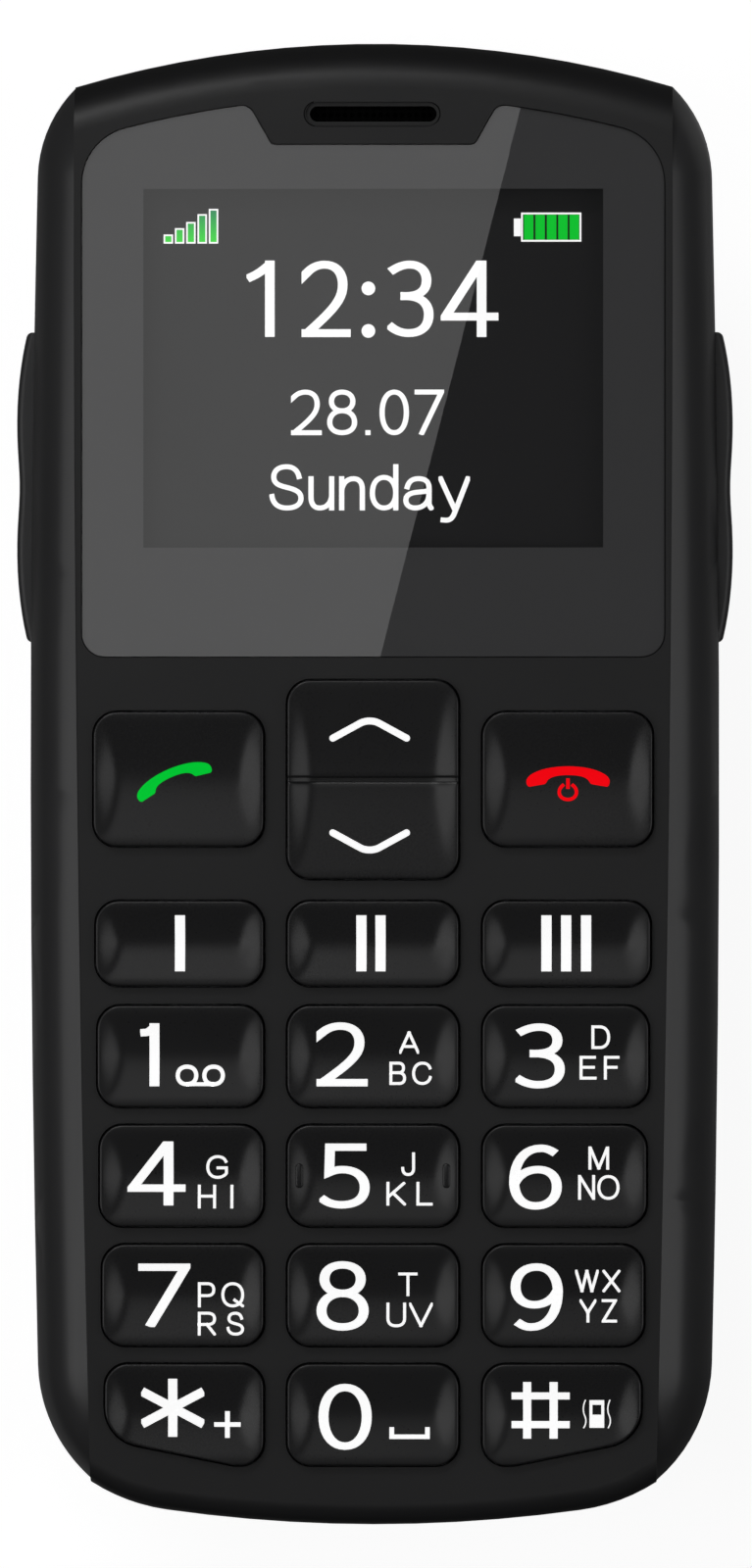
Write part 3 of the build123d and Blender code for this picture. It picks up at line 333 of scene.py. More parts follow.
@dataclass(frozen=True)
class ClearWindow:
    """Clear hard-coated plastic: the outer face's gloss over what lies behind it."""

    name: str
    tint: Colour = (1.0, 1.0, 1.0)
    roughness: float = 0.0
    ior: float = 1.9
    haze: float = 120.0
    haze_share: float = 0.06

    def material(self) -> Material:
        """Build the material."""
        shader = Shader(self.name)
        haze = shader.noise(shader.place(), self.haze, detail=4.0)
        fresnel = shader.node("Fresnel", {"IOR": self.ior})
        inner = shader.node("NewGeometry", output="Backfacing")
        clear = shader.node("BsdfTransparent", {"Color": (*self.tint, 1.0)})
        gloss = shader.node("BsdfGlossy", {"Roughness": self.roughness})
        share = fresnel * (1.0 - inner) * (1.0 - self.haze_share / 2 + haze * self.haze_share)
        return shader.finish(shader.blend(share, clear, gloss))


@dataclass(frozen=True)
class Glowing:
    """A lit sign on the display, which may fade into another colour upwards."""

    name: str
    colour: Colour
    strength: float = 1.08
    pitch: float = 0.22 * MM
    upper: Colour | None = None
    low: float = 0.0
    high: float = 1.0
    dot_tint: float = -0.03
    unlit: Colour = (0.01, 0.01, 0.01)

    def material(self) -> Material:
        """Build the material."""
        shader = Shader(self.name)
        dots = shader.noise(shader.place(), 1.0 / self.pitch)
        colour = shader.mix(dots, tinted(self.colour, self.dot_tint), self.colour)
        if self.upper:
            height = shader.node("SeparateXYZ", {"Vector": shader.place()}, output="Y")
            colour = shader.mix((height - self.low) * (1.0 / (self.high - self.low)), colour, self.upper)
        sockets = {
            "Base Color": (*self.unlit, 1.0),
            "Roughness": 0.5,
            "Specular IOR Level": 0.0,
            "Emission Color": colour,
            "Emission Strength": self.strength,
        }
        return shader.principled(sockets)


Finish = Moulding | Metal | Perforated | Circuit | ClearWindow | Glowing


@cache
def material_of(finish: Finish) -> Material:
    """The finish's material, made once."""
    return finish.material()


FRONT = Moulding("front_shell_satin", (0.0130, 0.0130, 0.0135), 0.42)
RAIL = Moulding(
    "side_rail_satin", (0.041, 0.041, 0.042), 0.31, grain=3000.0, depth=0.005 * MM, stretch=(1.0, 0.03, 1.0)
)
SIDE_KEY = Moulding("side_key_satin", (0.038, 0.038, 0.039), 0.38, depth=0.004 * MM)
KEY_CAP = Moulding("key_cap_gloss", (0.0140, 0.0140, 0.0145), 0.28, depth=0.003 * MM)
# Painted shade: a near-black film for the earpiece frame's dark joint line and the shade of its small step.
JOINT_PAINTED_SHADE = Moulding("joint_shadow", (0.0035, 0.0035, 0.0035), 0.8, depth=0.0, specular=0.1)
COVER = Moulding("back_cover_grained", (0.024, 0.024, 0.0245), 0.48, grain=2600.0, depth=0.03 * MM)
REAR = Moulding("rear_shell_matt", (0.022, 0.022, 0.023), 0.55)
LENS_PRINT = Moulding("lens_print", (0.080, 0.080, 0.082), 0.6, depth=0.0, mottle=0.03, specular=0.1)
PANEL = Moulding("display_glass_dark", (0.021, 0.021, 0.022), 0.4, depth=0.0, mottle=0.04, specular=0.1)
# The printed legends and signs carry a painted glow: they emit their own colour to read brighter than the
# lamps make them.
LEGEND_PAINTED_GLOW, CALL_GREEN_PAINTED_GLOW, END_RED_PAINTED_GLOW = (
    Moulding(f"painted_glow_legend_{name}", colour, 0.5, depth=0.0, mottle=mottle, specular=0.05, glow=glow)
    for name, colour, mottle, glow in (
        ("white", (0.94, 0.94, 0.94), 0.02, 0.68),
        ("green", (0.0, 0.57, 0.033), 0.03, 0.6),
        ("red", (0.90, 0.001, 0.005), 0.03, 0.6),
    )
)
LENS = ClearWindow("display_window_clear")
TORCH_LENS = ClearWindow("torch_lens_clear", (0.95, 0.96, 0.98), 0.05)
LIT_WHITE = Glowing("display_white", (1.0, 1.0, 1.0))
LIT_GREEN = Glowing("display_green", (0.0, 0.52, 0.025))
FADING_GREEN = Glowing(
    "display_green_fading", (0.020, 0.68, 0.020), upper=(0.0, 0.20, 0.075), low=41.8 * MM, high=44.4 * MM
)
BATTERY_WRAP = Moulding("battery_wrap", (0.22, 0.23, 0.25), 0.45)
EMERGENCY_RED = Moulding("emergency_red", (0.42, 0.012, 0.012), 0.3)

NODE_FINISHES: dict[str, Finish] = {
    "display_panel": PANEL,
    "earpiece_mesh": Perforated("earpiece_mesh_black", (0.002, 0.002, 0.002), metallic=0.0, specular=0.03),
    "earpiece_receiver": Moulding("receiver_black", (0.03, 0.03, 0.032), 0.5),
    "display_module": Metal("display_tray_steel", (0.42, 0.42, 0.43), 0.4),
    "display_gasket": Moulding(
        "foam_black", (0.02, 0.02, 0.02), 0.9, grain=1800.0, depth=0.08 * MM, specular=0.2
    ),
    "main_board": Circuit("board_green"),
    "dome_switches": Metal("dome_steel", (0.56, 0.56, 0.57), 0.22),
    "keypad_membrane": Moulding("silicone_grey", (0.30, 0.30, 0.32), 0.6, depth=0.02 * MM),
    "side_switches": Moulding("switch_black", (0.05, 0.05, 0.05), 0.5),
    "shield_can": Metal("shield_tin", (0.60, 0.60, 0.58), 0.35, (12.0, 1.0, 1.0)),
    "battery_contacts": Metal("contact_gold", (0.78, 0.56, 0.22), 0.25),
    "card_holders": Metal("holder_steel", (0.56, 0.56, 0.58), 0.3),
    "memory_card_slot": Metal("slot_steel", (0.54, 0.54, 0.56), 0.3, (12.0, 1.0, 1.0)),
    "loudspeaker": Moulding("speaker_body", (0.045, 0.045, 0.048), 0.5),
    "speaker_mesh": Perforated("speaker_mesh_black", (0.035, 0.035, 0.037), 0.8 * MM),
    "usb_port": Metal("port_steel", (0.58, 0.58, 0.58), 0.28),
    "audio_jack": Moulding("jack_black", (0.02, 0.02, 0.02), 0.45),
    "torch_lamp": Moulding("lamp_resin", (0.80, 0.78, 0.55), 0.35, mottle=0.04),
    "microphone": Metal("capsule_tin", (0.52, 0.52, 0.53), 0.35),
    "vibration_motor": Metal("motor_can", (0.60, 0.60, 0.61), 0.28),
    "motor_shaft": Metal("shaft_steel", (0.62, 0.62, 0.64), 0.2),
    "vibration_weight": Metal("tungsten_grey", (0.30, 0.30, 0.31), 0.45),
    "motor_boot": Moulding("boot_rubber", (0.03, 0.03, 0.03), 0.85, grain=1500.0, depth=0.05 * MM),
    "antenna_carrier": Moulding("carrier_ivory", (0.60, 0.58, 0.52), 0.5),
    "housing_screws": Metal("screw_zinc", (0.46, 0.46, 0.48), 0.35),
}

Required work
Copy out the full listing exactly.

Solution
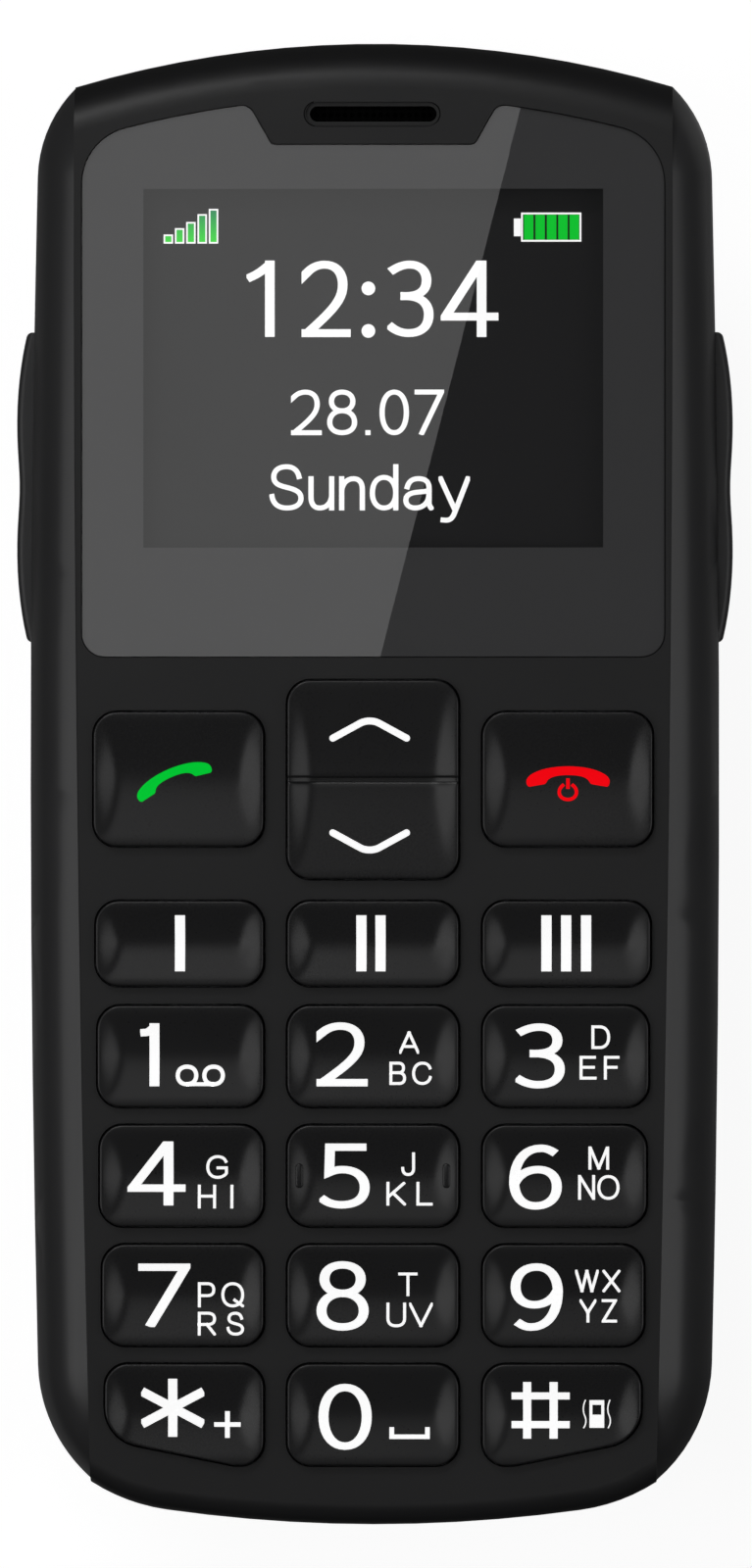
Write part 3 of the build123d and Blender code for this picture. It picks up at line 333 of scene.py. More parts follow.
@dataclass(frozen=True)
class ClearWindow:
    """Clear hard-coated plastic: the outer face's gloss over what lies behind it."""

    name: str
    tint: Colour = (1.0, 1.0, 1.0)
    roughness: float = 0.0
    ior: float = 1.9
    haze: float = 120.0
    haze_share: float = 0.06

    def material(self) -> Material:
        """Build the material."""
        shader = Shader(self.name)
        haze = shader.noise(shader.place(), self.haze, detail=4.0)
        fresnel = shader.node("Fresnel", {"IOR": self.ior})
        inner = shader.node("NewGeometry", output="Backfacing")
        clear = shader.node("BsdfTransparent", {"Color": (*self.tint, 1.0)})
        gloss = shader.node("BsdfGlossy", {"Roughness": self.roughness})
        share = fresnel * (1.0 - inner) * (1.0 - self.haze_share / 2 + haze * self.haze_share)
        return shader.finish(shader.blend(share, clear, gloss))


@dataclass(frozen=True)
class Glowing:
    """A lit sign on the display, which may fade into another colour upwards."""

    name: str
    colour: Colour
    strength: float = 1.08
    pitch: float = 0.22 * MM
    upper: Colour | None = None
    low: float = 0.0
    high: float = 1.0
    dot_tint: float = -0.03
    unlit: Colour = (0.01, 0.01, 0.01)

    def material(self) -> Material:
        """Build the material."""
        shader = Shader(self.name)
        dots = shader.noise(shader.place(), 1.0 / self.pitch)
        colour = shader.mix(dots, tinted(self.colour, self.dot_tint), self.colour)
        if self.upper:
            height = shader.node("SeparateXYZ", {"Vector": shader.place()}, output="Y")
            colour = shader.mix((height - self.low) * (1.0 / (self.high - self.low)), colour, self.upper)
        sockets = {
            "Base Color": (*self.unlit, 1.0),
            "Roughness": 0.5,
            "Specular IOR Level": 0.0,
            "Emission Color": colour,
            "Emission Strength": self.strength,
        }
        return shader.principled(sockets)


Finish = Moulding | Metal | Perforated | Circuit | ClearWindow | Glowing


@cache
def material_of(finish: Finish) -> Material:
    """The finish's material, made once."""
    return finish.material()


FRONT = Moulding("front_shell_satin", (0.0130, 0.0130, 0.0135), 0.42)
RAIL = Moulding(
    "side_rail_satin", (0.041, 0.041, 0.042), 0.31, grain=3000.0, depth=0.005 * MM, stretch=(1.0, 0.03, 1.0)
)
SIDE_KEY = Moulding("side_key_satin", (0.038, 0.038, 0.039), 0.38, depth=0.004 * MM)
KEY_CAP = Moulding("key_cap_gloss", (0.0140, 0.0140, 0.0145), 0.28, depth=0.003 * MM)
# Painted shade: a near-black film for the earpiece frame's dark joint line and the shade of its small step.
JOINT_PAINTED_SHADE = Moulding("joint_shadow", (0.0035, 0.0035, 0.0035), 0.8, depth=0.0, specular=0.1)
COVER = Moulding("back_cover_grained", (0.024, 0.024, 0.0245), 0.48, grain=2600.0, depth=0.03 * MM)
REAR = Moulding("rear_shell_matt", (0.022, 0.022, 0.023), 0.55)
LENS_PRINT = Moulding("lens_print", (0.080, 0.080, 0.082), 0.6, depth=0.0, mottle=0.03, specular=0.1)
PANEL = Moulding("display_glass_dark", (0.021, 0.021, 0.022), 0.4, depth=0.0, mottle=0.04, specular=0.1)
# The printed legends and signs carry a painted glow: they emit their own colour to read brighter than the
# lamps make them.
LEGEND_PAINTED_GLOW, CALL_GREEN_PAINTED_GLOW, END_RED_PAINTED_GLOW = (
    Moulding(f"painted_glow_legend_{name}", colour, 0.5, depth=0.0, mottle=mottle, specular=0.05, glow=glow)
    for name, colour, mottle, glow in (
        ("white", (0.94, 0.94, 0.94), 0.02, 0.68),
        ("green", (0.0, 0.57, 0.033), 0.03, 0.6),
        ("red", (0.90, 0.001, 0.005), 0.03, 0.6),
    )
)
LENS = ClearWindow("display_window_clear")
TORCH_LENS = ClearWindow("torch_lens_clear", (0.95, 0.96, 0.98), 0.05)
LIT_WHITE = Glowing("display_white", (1.0, 1.0, 1.0))
LIT_GREEN = Glowing("display_green", (0.0, 0.52, 0.025))
FADING_GREEN = Glowing(
    "display_green_fading", (0.020, 0.68, 0.020), upper=(0.0, 0.20, 0.075), low=41.8 * MM, high=44.4 * MM
)
BATTERY_WRAP = Moulding("battery_wrap", (0.22, 0.23, 0.25), 0.45)
EMERGENCY_RED = Moulding("emergency_red", (0.42, 0.012, 0.012), 0.3)

NODE_FINISHES: dict[str, Finish] = {
    "display_panel": PANEL,
    "earpiece_mesh": Perforated("earpiece_mesh_black", (0.002, 0.002, 0.002), metallic=0.0, specular=0.03),
    "earpiece_receiver": Moulding("receiver_black", (0.03, 0.03, 0.032), 0.5),
    "display_module": Metal("display_tray_steel", (0.42, 0.42, 0.43), 0.4),
    "display_gasket": Moulding(
        "foam_black", (0.02, 0.02, 0.02), 0.9, grain=1800.0, depth=0.08 * MM, specular=0.2
    ),
    "main_board": Circuit("board_green"),
    "dome_switches": Metal("dome_steel", (0.56, 0.56, 0.57), 0.22),
    "keypad_membrane": Moulding("silicone_grey", (0.30, 0.30, 0.32), 0.6, depth=0.02 * MM),
    "side_switches": Moulding("switch_black", (0.05, 0.05, 0.05), 0.5),
    "shield_can": Metal("shield_tin", (0.60, 0.60, 0.58), 0.35, (12.0, 1.0, 1.0)),
    "battery_contacts": Metal("contact_gold", (0.78, 0.56, 0.22), 0.25),
    "card_holders": Metal("holder_steel", (0.56, 0.56, 0.58), 0.3),
    "memory_card_slot": Metal("slot_steel", (0.54, 0.54, 0.56), 0.3, (12.0, 1.0, 1.0)),
    "loudspeaker": Moulding("speaker_body", (0.045, 0.045, 0.048), 0.5),
    "speaker_mesh": Perforated("speaker_mesh_black", (0.035, 0.035, 0.037), 0.8 * MM),
    "usb_port": Metal("port_steel", (0.58, 0.58, 0.58), 0.28),
    "audio_jack": Moulding("jack_black", (0.02, 0.02, 0.02), 0.45),
    "torch_lamp": Moulding("lamp_resin", (0.80, 0.78, 0.55), 0.35, mottle=0.04),
    "microphone": Metal("capsule_tin", (0.52, 0.52, 0.53), 0.35),
    "vibration_motor": Metal("motor_can", (0.60, 0.60, 0.61), 0.28),
    "motor_shaft": Metal("shaft_steel", (0.62, 0.62, 0.64), 0.2),
    "vibration_weight": Metal("tungsten_grey", (0.30, 0.30, 0.31), 0.45),
    "motor_boot": Moulding("boot_rubber", (0.03, 0.03, 0.03), 0.85, grain=1500.0, depth=0.05 * MM),
    "antenna_carrier": Moulding("carrier_ivory", (0.60, 0.58, 0.52), 0.5),
    "housing_screws": Metal("screw_zinc", (0.46, 0.46, 0.48), 0.35),
}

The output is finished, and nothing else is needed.